Leaving Toronto on a smoggy but bright sunny day, I arrive in Edmonton, her hometown, cloudy, with scattered rays of sunlight. A bittersweet atmosphere, it seemed. There'd were streaks of rain for brief moments, which felt as if the city itself was slowly mourning her. Oddly appropriate. On the flight, I walk by a mother and her baby, and think how Emma will never become a mother. While waiting for my connecting flight, I listen to retirees meeting and talking about traveling to destinations in Greece, fulfilling their lifelong dreams. What happens to Emma's dreams now?
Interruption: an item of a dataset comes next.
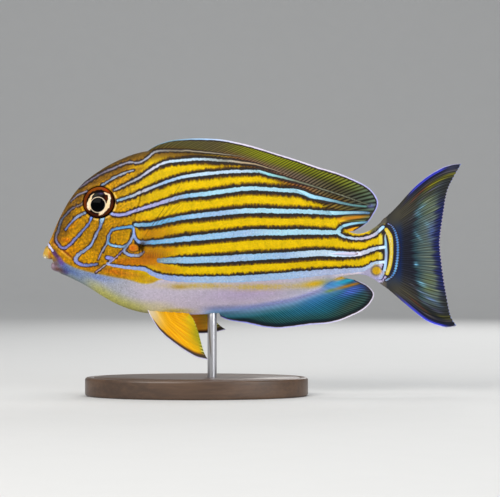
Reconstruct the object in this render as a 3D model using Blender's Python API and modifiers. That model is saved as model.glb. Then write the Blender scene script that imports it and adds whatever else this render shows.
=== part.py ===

In the gift shop, they're replaying the Stanley Cup finals between the Oilers and the Carolina Hurricanes. What will the Oilers do without their #1 fan?

I would like to think that I'm not overdramatizing what I'm feeling. I would like to think that every so often, I will think of her and what her brief friendship meant to me. I would like to think that what I'm writing now is in someway meaningful.

But right now, I just don't want to think anymore. I don't want to think about a world where there isn't an Emma around to make someone laugh.